[CI] problem when I removed the network cable from one node

Peter Badovinatz tabmowzo@yahoo.com
Thu, 9 Aug 2001 23:41:04 -0700 (PDT)

--- Bruce Walker <bruce@kahuna.cag.cpqcorp.net> wrote:
> All,
>   Everything Kai-Min says below is correct.  The Split-Brain
> avoidance code (SBA) utilized a serial line between the nodes;
> before doing a takeover, the line was queried.
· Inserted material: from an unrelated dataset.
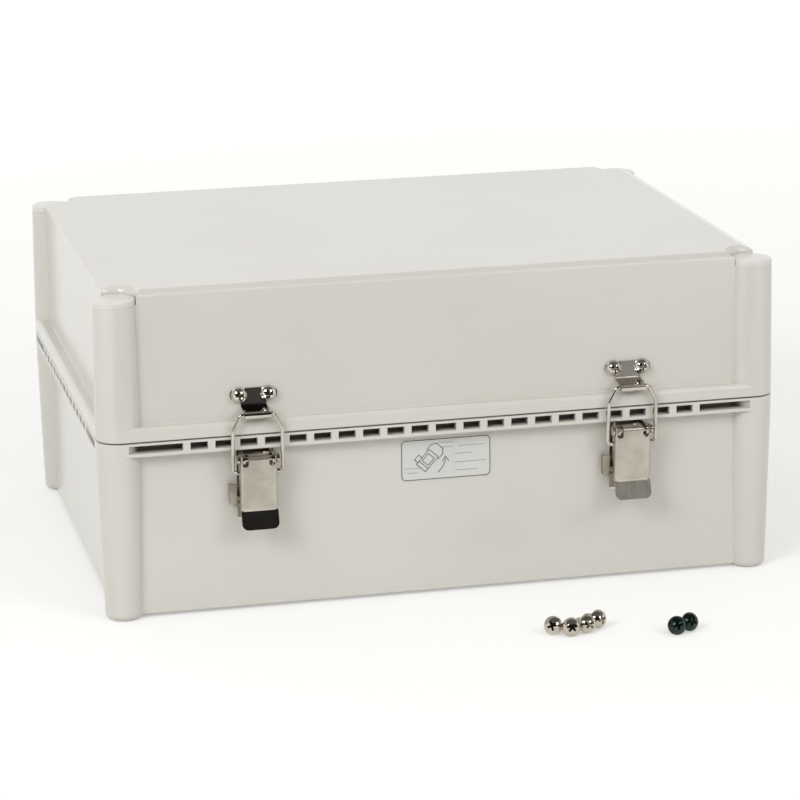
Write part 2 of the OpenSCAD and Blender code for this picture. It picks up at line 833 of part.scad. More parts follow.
module latch_bail(side) {
    side_x = bail_w / 2 - wire_r;
    right = [[flange_in - move_gap / 3, 0], [side_x + bail_splay, 0],
             [side_x, bail_len - shoulder_h], [bar_w / 2, bail_len]];
    left = [for (i = [len(right) - 1 : -1 : 0]) [-right[i][0], right[i][1]]];
    color("#c4c1bb") at_latch(side) translate([0, -foot_out, foot_z]) rotate([90 + bail_lean, 0, 0])
        bent_wire(concat(right, left), wire_r, bail_bend);
}

// Round wire along the given points in the plane, with bends of one radius
module bent_wire(pts, r, bend) {
    last = len(pts) - 1;
    for (i = [0 : last - 1]) {
        a = pts[i];
        b = pts[i + 1];
        d = (b - a) / norm(b - a);
        from = a + d * (i == 0 ? 0 : bend_trim(pts, i, bend) - wire_lap);
        to = b - d * (i == last - 1 ? 0 : bend_trim(pts, i + 1, bend) - wire_lap);
        translate([from[0], from[1], 0]) rotate([0, 90, heading(a, b)]) cylinder(r = r, h = norm(to - from));
    }
    for (i = [1 : last - 1]) {
        h = heading(pts[i - 1], pts[i]);
        turn = bend_turn(pts, i);
        s = sign(turn);
        start = pts[i] - bend_trim(pts, i, bend) * [cos(h), sin(h)];
        centre = start + s * bend * [-sin(h), cos(h)];
        translate([centre[0], centre[1], 0]) rotate([0, 0, s > 0 ? h - 90 : h + 90 + turn])
            rotate_extrude(angle = abs(turn)) translate([bend, 0]) circle(r - bend_thin);
    }
}

function heading(a, b) = atan2(b[1] - a[1], b[0] - a[0]);
function bend_turn(pts, i) =
    let (t = heading(pts[i], pts[i + 1]) - heading(pts[i - 1], pts[i]))
    t > 180 ? t - 360 : t < -180 ? t + 360 : t;
function bend_trim(pts, i, bend) = bend * tan(abs(bend_turn(pts, i)) / 2);

module safety_catch(side) {
    color("#a39f93") at_latch(side) translate([0, 0, catch_z]) difference() {
        union() {
            linear_extrude(catch_h, center = true) catch_plan();
            linear_extrude(catch_lug_h, center = true) translate([-flange_in + catch_side_gap, -catch_lug])
                square([catch_t, catch_lug - catch_top + catch_t]);
        }
        rotate([90, 0, 0]) linear_extrude(pivot_out) catch_slot(rivet_r + move_gap);
    }
}

// Slot that lets the catch slide on its rivet
module catch_slot(r) {
    for (x = [-catch_travel, 0]) translate([catch_rivet_x + x, 0]) circle(r);
    translate([catch_rivet_x - catch_travel, -r]) square([catch_travel, 2 * r]);
}

// Plan of the catch: flat strip under the lever, raised pad beside it
module catch_plan() {
    pad_l = -lever_w / 2 - catch_reach;
    pad_r = pad_l + catch_pad_w;
    low = -catch_top;
    high = -catch_pad_out;
    shift = 0.4 * catch_t;                   // of the ramp's inner side
    polygon([[catch_end, low + catch_t], [catch_end, low], [pad_r + catch_ramp, low], [pad_r, high],
             [pad_l, high], [pad_l, low + catch_t], [pad_l + catch_t, low + catch_t],
             [pad_l + catch_t, high + catch_t], [pad_r - shift, high + catch_t],
             [pad_r + catch_ramp - shift, low + catch_t]]);
}

// ---------- hinges ----------

// Side view of a hinge leaf's plate and joggled strip, drawn above the pin
module leaf_outline() {
    low = fitting_screw_up - head_r - head_gap;
    near = recess + hinge_gap + leaf_seat;
    bend_z = low - leaf_joggle;
    polygon([[0, low - sheet / 2], [0, fitting_screw_up + fitting_h / 2],
             [sheet, fitting_screw_up + fitting_h / 2], [sheet, low],
             [near + sheet, bend_z + sheet / 2], [near + sheet, 0], [near, 0], [near, bend_z]]);
}

// Leaf with knuckles at the given places and gaps at the others; up is 1 on
// the lid and -1 on the base
module hinge_leaf(side, up, knuckles, gaps) {
    color("#b8b6b1") at_hinge(side) translate([0, 0, seam_z]) mirror([0, 0, up < 0 ? 1 : 0]) difference() {
        union() {
            difference() {
                across(hinge_len) leaf_outline();
                for (k = gaps) translate([knuckle_x(k), -hinge_out, 0])
                    cube([knuckle_len + 2 * hinge_play, 4 * knuckle_r, 2 * (knuckle_r + move_gap)],
                         center = true);
            }
            for (k = knuckles) translate([knuckle_x(k), -hinge_out, 0]) rotate([0, 90, 0])
                cylinder(r = knuckle_r, h = knuckle_len, center = true);
        }
        translate([0, -hinge_out, 0]) rotate([0, 90, 0])
            cylinder(r = hinge_pin_r + pin_play, h = hinge_len + 2, center = true);
        for (s = [-1, 1]) translate([s * fitting_pitch / 2, 0, fitting_screw_up])
            rotate([90, 0, 0]) wall_hole();
    }
}

function knuckle_x(k) = (k - 2) * hinge_len / 5;

module hinge_base_leaf(side) { hinge_leaf(side, -1, [0, 2, 4], [1, 3]); }
module hinge_lid_leaf(side) { hinge_leaf(side, 1, [1, 3], [0, 2, 4]); }

module hinge_pin(side) {
    color("#c9c7c2") at_hinge(side) translate([0, -hinge_out, seam_z]) rotate([0, 90, 0]) {
        cylinder(r = hinge_pin_r, h = hinge_len + pin_head_t, center = true);
        for (s = [-1, 1]) translate([0, 0, s * (hinge_len + hinge_play + pin_head_t) / 2])
            cylinder(r = knuckle_r - hinge_play, h = pin_head_t, center = true);
    }
}

// ---------- nodes ----------

module left_latch_base() { latch_base(-1); }
module right_latch_base() { latch_base(1); }
module left_lever_pin() { lever_pin(-1); }
module right_lever_pin() { lever_pin(1); }
module left_hinge_base_leaf() { hinge_base_leaf(-1); }
module right_hinge_base_leaf() { hinge_base_leaf(1); }
module left_hinge_lid_leaf() { hinge_lid_leaf(-1); }
module right_hinge_lid_leaf() { hinge_lid_leaf(1); }
module left_hinge_pin() { hinge_pin(-1); }
module right_hinge_pin() { hinge_pin(1); }
module left_keeper() { keeper(-1); }
module right_keeper() { keeper(1); }
module left_latch_lever() { latch_lever(-1); }
module right_latch_lever() { latch_lever(1); }
module left_latch_bail() { latch_bail(-1); }
module right_latch_bail() { latch_bail(1); }
module left_safety_catch() { safety_catch(-1); }
module right_safety_catch() { safety_catch(1); }

module latch_base_screws() {
    color("#c9c7c2") for (side = [-1, 1]) at_latch(side) at_latch_screws() wall_screw();
}

module keeper_screws() {
    color("#d4d2ce") for (side = [-1, 1]) at_latch(side) at_fitting_screws(1) wall_screw();
}

module hinge_base_screws() {
    color("#d4d2ce") for (side = [-1, 1]) at_hinge(side) at_fitting_screws(-1) wall_screw();
}

module hinge_lid_screws() {
    color("#d4d2ce") for (side = [-1, 1]) at_hinge(side) at_fitting_screws(1) wall_screw();
}

base_shell();
plate_inserts();
mounting_plate();
plate_screws();
earth_screws();
opening_label();
left_latch_base();
right_latch_base();
latch_base_screws();
left_lever_pin();
right_lever_pin();
left_hinge_base_leaf();
right_hinge_base_leaf();
left_hinge_pin();
right_hinge_pin();
hinge_base_screws();
base_nuts();
lid_shell();
corner_caps();
seal_gasket();
left_keeper();
right_keeper();
keeper_screws();
left_hinge_lid_leaf();
right_hinge_lid_leaf();
hinge_lid_screws();
lid_nuts();
left_latch_lever();
right_latch_lever();
left_latch_bail();
right_latch_bail();
left_safety_catch();
right_safety_catch();
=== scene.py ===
"""Hinged polycarbonate enclosure: finishes, label print, studio and camera."""
import math

import bmesh
import bpy
from mathutils import Matrix, Vector


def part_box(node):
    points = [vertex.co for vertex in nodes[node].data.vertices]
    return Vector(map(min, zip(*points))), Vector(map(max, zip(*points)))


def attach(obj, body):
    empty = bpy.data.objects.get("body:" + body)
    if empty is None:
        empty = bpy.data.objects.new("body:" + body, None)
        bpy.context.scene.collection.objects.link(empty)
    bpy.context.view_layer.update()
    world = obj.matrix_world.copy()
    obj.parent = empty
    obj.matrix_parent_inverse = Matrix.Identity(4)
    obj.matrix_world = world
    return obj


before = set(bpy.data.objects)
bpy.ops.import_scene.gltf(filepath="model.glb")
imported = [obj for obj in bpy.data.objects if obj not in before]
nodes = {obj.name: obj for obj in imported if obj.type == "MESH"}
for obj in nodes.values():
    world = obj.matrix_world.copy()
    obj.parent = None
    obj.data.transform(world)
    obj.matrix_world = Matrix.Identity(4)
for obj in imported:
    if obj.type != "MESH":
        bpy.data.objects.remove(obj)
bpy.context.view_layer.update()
MM = 0.001


# ---------- wiring helpers ----------

GRAIN_DEPTH = 0.02 * MM    # how high grain, hairlines and dimples stand


def screen(r, g, b):
    """A colour given as 0 to 255 on a screen, as the linear colour of the shader."""
    def one(c):
        c = c / 255
        return c / 12.92 if c <= 0.04045 else ((c + 0.055) / 1.055) ** 2.4
    return (one(r), one(g), one(b), 1.0)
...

In addition, there
> are two other approaches to the problem:
>    a: STOMITH - (Shoot The Other Man In The Head);  Sistina
>       has code for this used in GFS that needs to be integrated.
>    b: multiple interconnects;  in NSC we supported having more
>       than one ethernet between nodes and to failover if one
>       path failed;  haven't ported that part yet either.
> bruce

Although the existence of multiple interconnects reduces the possibility of a
split-brain cluster, it doesn't prevent it.  Was/is a kernel panic the normal
reaction of a cluster "merge" that occured once it was determined the cluster
had been 'sundered' as opposed to nodes had died?
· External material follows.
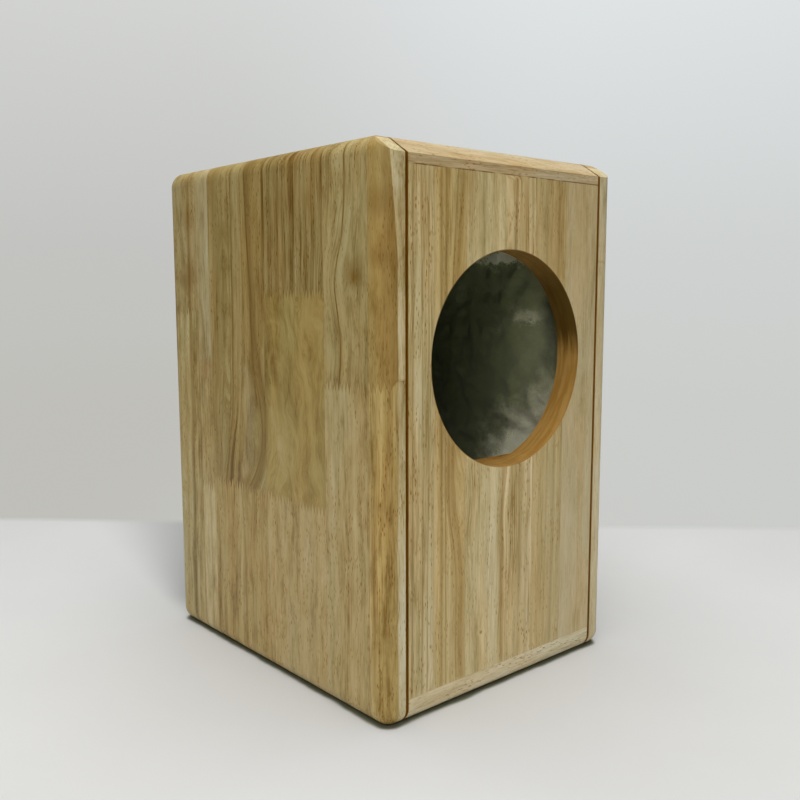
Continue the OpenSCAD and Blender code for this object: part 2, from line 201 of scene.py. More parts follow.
# What the wood's linear colour is multiplied by: where it is darkest and palest, in cool and warm
# patches, in pores and narrow lines, in figures, in the stain and painted shade of the grooves, in the
# stain of the seam, on the left side's front corner, and on the brace
DARK_TINT = (0.49, 0.385, 0.15)
PALE_TINT = (1.22, 1.33, 1.70)
COOL_TINT = (0.98, 1.005, 1.02)
WARM_TINT = (1.03, 0.985, 0.92)
PORE_TINT = (0.48, 0.30, 0.02)
FIGURE_TINT = (0.49, 0.335, 0.05)
GROOVE_STAIN_AND_SHADE_TINT = (0.42, 0.23, 0.02)
SEAM_TINT = (0.42, 0.30, 0.14)
CORNER_TINT = (0.80, 0.76, 0.66)
BRACE_TINT = (1.0, 0.72, 0.34)

# Linear colours: of a pale figure, of the hole's stained wall below, and of the same wall above
# with painted shade, where the rim keeps light from it
PALE_FIGURE = (0.62, 0.51, 0.27)
STAIN = (0.57, 0.335, 0.09)
SHADED_STAIN = (0.15, 0.09, 0.016)

# Radius and height of the driver's hole, in mm
HOLE_RADIUS = 77.5
HOLE_HEIGHT = 243.0

# Half the distance between the grooves, and the height of the seam above the baffle, in mm
GROOVE_MIDDLE = 99.0
TOP_SEAM = 372.0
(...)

BTW, we adopted the use of 'sundered' and 'merged' as easy verbs to describe
the split-brain situation when we were discussing it while doing some of the
IBM clustering support :o)

One of our primary reactions to a merged cluster was always to shut down one
side or the other, then those nodes would be able to start fresh and try to
rejoin the cluster - or they would stay shut down and let the admin make sure
all data was well and rejoing them.  Biggest worry was if the admin had forced
config updates on one side or the other (or both!) during the split-brain
period.  We could detect that this had been done, but we would not force-sync.

Not as elegant as automatically merging everything, but worked as an
extraordinary reaction to an extraordinary situation.

One final note, at the heartbeating level, split-brain wasn't an issue for us,
as there were no resources, and the 'discovery' process for nodes was
essentially a series of mergers of sub-clusters until all defined nodes knew
about each other.  It was the resource management and membership code that
cared about split-brain.  We also dependend on the ability to do hardware
reserves or fencing for shared resources.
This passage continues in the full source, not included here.